## BEGIN GIVEN MATERIAL

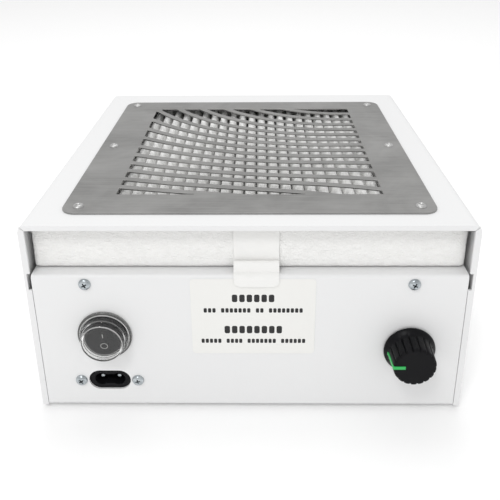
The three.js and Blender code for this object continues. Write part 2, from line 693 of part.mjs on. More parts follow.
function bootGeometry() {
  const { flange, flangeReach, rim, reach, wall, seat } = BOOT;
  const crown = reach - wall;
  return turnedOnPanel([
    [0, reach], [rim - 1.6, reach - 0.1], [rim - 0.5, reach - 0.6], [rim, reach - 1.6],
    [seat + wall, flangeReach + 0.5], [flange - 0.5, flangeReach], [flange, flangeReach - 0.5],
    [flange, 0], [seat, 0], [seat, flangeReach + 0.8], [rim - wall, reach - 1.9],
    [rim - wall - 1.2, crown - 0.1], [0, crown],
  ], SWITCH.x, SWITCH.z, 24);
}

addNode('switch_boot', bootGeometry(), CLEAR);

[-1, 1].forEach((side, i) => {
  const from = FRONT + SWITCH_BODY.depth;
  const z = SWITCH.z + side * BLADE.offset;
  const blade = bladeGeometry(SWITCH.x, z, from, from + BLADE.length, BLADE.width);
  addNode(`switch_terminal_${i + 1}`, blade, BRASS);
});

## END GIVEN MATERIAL

WORK TO BE COMPLETED
Please set down the whole listing above without altering a single line.

WRITTEN ANSWER
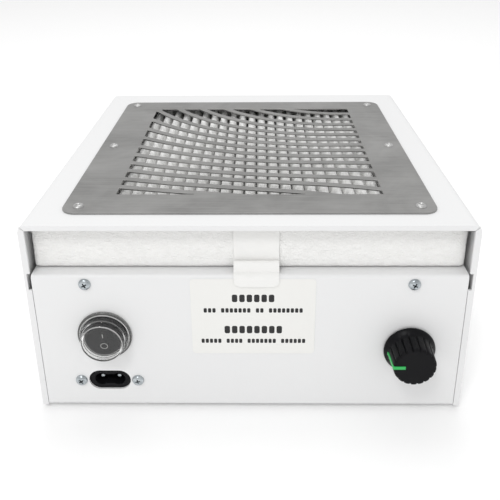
The three.js and Blender code for this object continues. Write part 2, from line 693 of part.mjs on. More parts follow.
function bootGeometry() {
  const { flange, flangeReach, rim, reach, wall, seat } = BOOT;
  const crown = reach - wall;
  return turnedOnPanel([
    [0, reach], [rim - 1.6, reach - 0.1], [rim - 0.5, reach - 0.6], [rim, reach - 1.6],
    [seat + wall, flangeReach + 0.5], [flange - 0.5, flangeReach], [flange, flangeReach - 0.5],
    [flange, 0], [seat, 0], [seat, flangeReach + 0.8], [rim - wall, reach - 1.9],
    [rim - wall - 1.2, crown - 0.1], [0, crown],
  ], SWITCH.x, SWITCH.z, 24);
}

addNode('switch_boot', bootGeometry(), CLEAR);

[-1, 1].forEach((side, i) => {
  const from = FRONT + SWITCH_BODY.depth;
  const z = SWITCH.z + side * BLADE.offset;
  const blade = bladeGeometry(SWITCH.x, z, from, from + BLADE.length, BLADE.width);
  addNode(`switch_terminal_${i + 1}`, blade, BRASS);
});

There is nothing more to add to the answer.